--- Set task ---
Extract the complete listing and repeat it word for word.

--- Data block ---
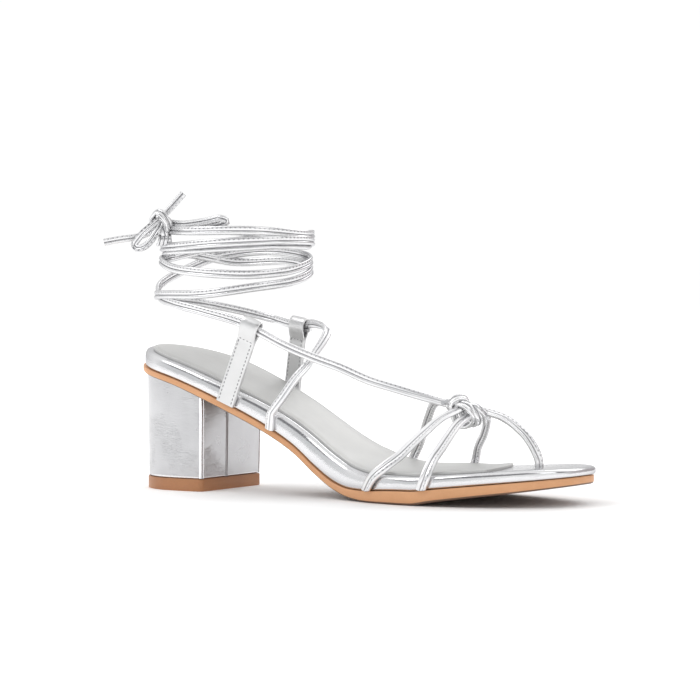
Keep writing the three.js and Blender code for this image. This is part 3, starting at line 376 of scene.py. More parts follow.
def sweep(piece, stops, closed=False, width=STRAP_WIDTH, thickness=STRAP_THICKNESS,
          bead=1, step=1.3, stitched=True, ledge=0):
    """A strap along its stops, each a place and the direction its face looks to."""
    route = Route([p for p, _ in stops], closed)
    facing = Route([unit(out) * 10 for _, out in stops], closed)
    count = max(6, round(route.length / step))
    distance = np.linspace(0, route.length, count + 1)
    if closed:
        distance = distance[:-1]
    marks = route.marks(distance)

    def frames(t):
        centre, along, out = route.at(t), route.along(t), facing.at(t)
        out = out - along * np.sum(out * along, axis=-1, keepdims=True)
        out /= np.linalg.norm(out, axis=-1, keepdims=True)
        across = np.cross(out, along) * bead
        return centre, along, across, out

    centre, along, across, out = frames(marks)
    section = np.array(strap_section(width, thickness))
    size = len(section)
    points = (
        centre[:, None, :] + across[:, None, :] * section[None, :, 0, None]
        + out[:, None, :] * section[None, :, 1, None]
    )
    if ledge:
        for ring in points[: ledge]:
            for p in ring:
                p[2] = max(p[2], outsole_top(p[0]) + 0.1)
    rings = len(marks)
    faces, uv = [], []
    last = rings if closed else rings - 1
    for k in range(last):
        a, b = k * size, ((k + 1) % rings) * size
        s0 = distance[k] / 10
        s1 = (distance[k + 1] if k + 1 < rings else route.length) / 10
        for i in range(size):
            j = (i + 1) % size
            face = (a + i, a + j, b + j, b + i)
            v0, v1 = section[i][0] / 10, section[j][0] / 10
            corner = [(s0, v0), (s0, v1), (s1, v1), (s1, v0)]
            if bead < 0:
                face, corner = face[::-1], corner[::-1]
            faces.append(face)
            uv.append(corner)
    if not closed:
        end = (rings - 1) * size
        first = tuple(range(size))[::-1]
        final = tuple(range(end, end + size))
        if bead < 0:
            first, final = first[::-1], final[::-1]
        faces += [first, final]
        uv += [[(0.5, 0.0)] * size] * 2
    piece.add(points.reshape(-1, 3), faces, uv)
    if stitched:
        for s in np.arange(STITCH_FROM, route.length - 1.5, STITCH_PITCH):
            c, run, side, up = frames(route.marks(s))
            place = c + side * (STITCH_LINE * width / 2)
            deep = 0.78 * thickness / 2
            for face in (1, -1):
                stitch(piece, place + up * (deep * face), run, side, up * face)
    return route


def plate(piece, layers, columns=1):
    """A plate through layers of one paired outline; each layer has its pairs and height."""
    points, rings, sides = [], [], []
    for pairs, height in layers:
        left, right = [], []
        for p, q in pairs:
            points.append((p[0], p[1], height(*p)))
            left.append(len(points) - 1)
            if p is q or p == q:
                right.append(left[-1])
            else:
                points.append((q[0], q[1], height(*q)))
                right.append(len(points) - 1)
        sides.append((left, right))
        ring = left + right[::-1]
        rings.append([v for i, v in enumerate(ring) if i == 0 or (v != ring[i - 1] and v != ring[0])])
    faces = []
    for low, high in zip(rings, rings[1:]):
        n = len(low)
        for i in range(n):
            j = (i + 1) % n
            faces.append((low[i], low[j], high[j], high[i]))
    for which, up in ((0, False), (-1, True)):
        left, right = sides[which]
        lanes = columns if up else 1
        rows = []
        for a, b in zip(left, right):
            if a == b:
                rows.append([a] * (lanes + 1))
                continue
            row = [a]
            pa, pb = np.array(points[a]), np.array(points[b])
            for k in range(1, lanes):
                points.append(tuple(mix(pa, pb, k / lanes)))
                row.append(len(points) - 1)
            rows.append(row + [b])
        for one, two in zip(rows, rows[1:]):
            for k in range(lanes):
                face = []
                for v in (one[k], two[k], two[k + 1], one[k + 1]):
                    if v not in face:
                        face.append(v)
                if len(face) > 2:
                    faces.append(tuple(face if up else face[::-1]))
    uv = [[(points[i][0] / 10, points[i][1] / 10) for i in face] for face in faces]
    piece.add(points, faces, uv)


# Materials
BLACK = (0, 0, 0)
WHITE = (1, 1, 1)
FOIL_METAL = 0.92


def node_material(name):
    m = bpy.data.materials.new(name)
    m.use_nodes = True
    tree = m.node_tree
    shader = next(n for n in tree.nodes if n.type == "BSDF_PRINCIPLED")
    place = tree.nodes.new("ShaderNodeTexCoord").outputs["Object"]
    return m, tree, shader, place


def new_node(tree, kind, **inputs):
    """A node with its inputs set, or joined where the value is another node's output."""
    n = tree.nodes.new("ShaderNode" + kind)
    for name, value in inputs.items():
        socket = n.inputs[name.replace("_", " ")]
        if isinstance(value, bpy.types.NodeSocket):
            tree.links.new(value, socket)
        else:
            socket.default_value = value
    return n


def noise_at(tree, source, scale, detail, roughness=0.5, stretch=None, distortion=0.0,
             turned=(0, 0, 0)):
    if stretch:
        turn = new_node(tree, "Mapping", Vector=source, Scale=stretch, Rotation=turned)
        source = turn.outputs["Vector"]
    return new_node(tree, "TexNoise", Vector=source, Scale=scale, Detail=detail,
                    Roughness=roughness, Distortion=distortion).outputs["Fac"]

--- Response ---
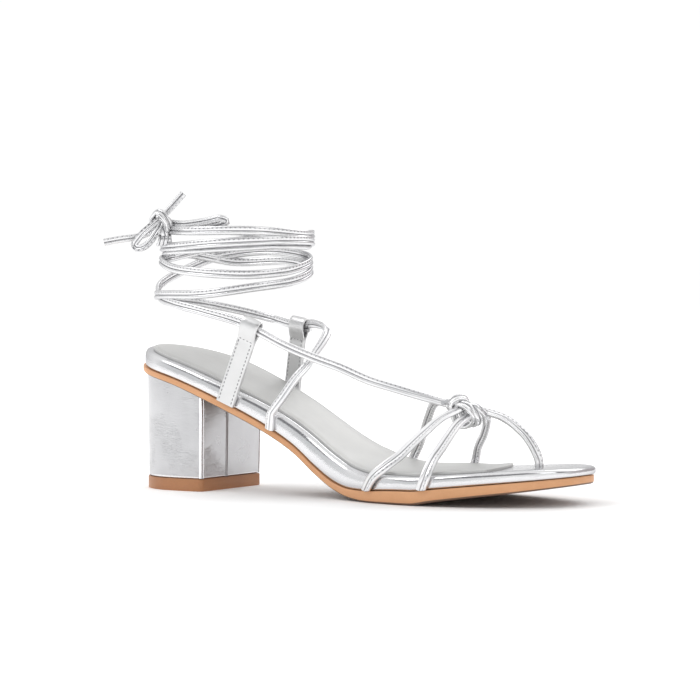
Keep writing the three.js and Blender code for this image. This is part 3, starting at line 376 of scene.py. More parts follow.
def sweep(piece, stops, closed=False, width=STRAP_WIDTH, thickness=STRAP_THICKNESS,
          bead=1, step=1.3, stitched=True, ledge=0):
    """A strap along its stops, each a place and the direction its face looks to."""
    route = Route([p for p, _ in stops], closed)
    facing = Route([unit(out) * 10 for _, out in stops], closed)
    count = max(6, round(route.length / step))
    distance = np.linspace(0, route.length, count + 1)
    if closed:
        distance = distance[:-1]
    marks = route.marks(distance)

    def frames(t):
        centre, along, out = route.at(t), route.along(t), facing.at(t)
        out = out - along * np.sum(out * along, axis=-1, keepdims=True)
        out /= np.linalg.norm(out, axis=-1, keepdims=True)
        across = np.cross(out, along) * bead
        return centre, along, across, out

    centre, along, across, out = frames(marks)
    section = np.array(strap_section(width, thickness))
    size = len(section)
    points = (
        centre[:, None, :] + across[:, None, :] * section[None, :, 0, None]
        + out[:, None, :] * section[None, :, 1, None]
    )
    if ledge:
        for ring in points[: ledge]:
            for p in ring:
                p[2] = max(p[2], outsole_top(p[0]) + 0.1)
    rings = len(marks)
    faces, uv = [], []
    last = rings if closed else rings - 1
    for k in range(last):
        a, b = k * size, ((k + 1) % rings) * size
        s0 = distance[k] / 10
        s1 = (distance[k + 1] if k + 1 < rings else route.length) / 10
        for i in range(size):
            j = (i + 1) % size
            face = (a + i, a + j, b + j, b + i)
            v0, v1 = section[i][0] / 10, section[j][0] / 10
            corner = [(s0, v0), (s0, v1), (s1, v1), (s1, v0)]
            if bead < 0:
                face, corner = face[::-1], corner[::-1]
            faces.append(face)
            uv.append(corner)
    if not closed:
        end = (rings - 1) * size
        first = tuple(range(size))[::-1]
        final = tuple(range(end, end + size))
        if bead < 0:
            first, final = first[::-1], final[::-1]
        faces += [first, final]
        uv += [[(0.5, 0.0)] * size] * 2
    piece.add(points.reshape(-1, 3), faces, uv)
    if stitched:
        for s in np.arange(STITCH_FROM, route.length - 1.5, STITCH_PITCH):
            c, run, side, up = frames(route.marks(s))
            place = c + side * (STITCH_LINE * width / 2)
            deep = 0.78 * thickness / 2
            for face in (1, -1):
                stitch(piece, place + up * (deep * face), run, side, up * face)
    return route


def plate(piece, layers, columns=1):
    """A plate through layers of one paired outline; each layer has its pairs and height."""
    points, rings, sides = [], [], []
    for pairs, height in layers:
        left, right = [], []
        for p, q in pairs:
            points.append((p[0], p[1], height(*p)))
            left.append(len(points) - 1)
            if p is q or p == q:
                right.append(left[-1])
            else:
                points.append((q[0], q[1], height(*q)))
                right.append(len(points) - 1)
        sides.append((left, right))
        ring = left + right[::-1]
        rings.append([v for i, v in enumerate(ring) if i == 0 or (v != ring[i - 1] and v != ring[0])])
    faces = []
    for low, high in zip(rings, rings[1:]):
        n = len(low)
        for i in range(n):
            j = (i + 1) % n
            faces.append((low[i], low[j], high[j], high[i]))
    for which, up in ((0, False), (-1, True)):
        left, right = sides[which]
        lanes = columns if up else 1
        rows = []
        for a, b in zip(left, right):
            if a == b:
                rows.append([a] * (lanes + 1))
                continue
            row = [a]
            pa, pb = np.array(points[a]), np.array(points[b])
            for k in range(1, lanes):
                points.append(tuple(mix(pa, pb, k / lanes)))
                row.append(len(points) - 1)
            rows.append(row + [b])
        for one, two in zip(rows, rows[1:]):
            for k in range(lanes):
                face = []
                for v in (one[k], two[k], two[k + 1], one[k + 1]):
                    if v not in face:
                        face.append(v)
                if len(face) > 2:
                    faces.append(tuple(face if up else face[::-1]))
    uv = [[(points[i][0] / 10, points[i][1] / 10) for i in face] for face in faces]
    piece.add(points, faces, uv)


# Materials
BLACK = (0, 0, 0)
WHITE = (1, 1, 1)
FOIL_METAL = 0.92


def node_material(name):
    m = bpy.data.materials.new(name)
    m.use_nodes = True
    tree = m.node_tree
    shader = next(n for n in tree.nodes if n.type == "BSDF_PRINCIPLED")
    place = tree.nodes.new("ShaderNodeTexCoord").outputs["Object"]
    return m, tree, shader, place


def new_node(tree, kind, **inputs):
    """A node with its inputs set, or joined where the value is another node's output."""
    n = tree.nodes.new("ShaderNode" + kind)
    for name, value in inputs.items():
        socket = n.inputs[name.replace("_", " ")]
        if isinstance(value, bpy.types.NodeSocket):
            tree.links.new(value, socket)
        else:
            socket.default_value = value
    return n


def noise_at(tree, source, scale, detail, roughness=0.5, stretch=None, distortion=0.0,
             turned=(0, 0, 0)):
    if stretch:
        turn = new_node(tree, "Mapping", Vector=source, Scale=stretch, Rotation=turned)
        source = turn.outputs["Vector"]
    return new_node(tree, "TexNoise", Vector=source, Scale=scale, Detail=detail,
                    Roughness=roughness, Distortion=distortion).outputs["Fac"]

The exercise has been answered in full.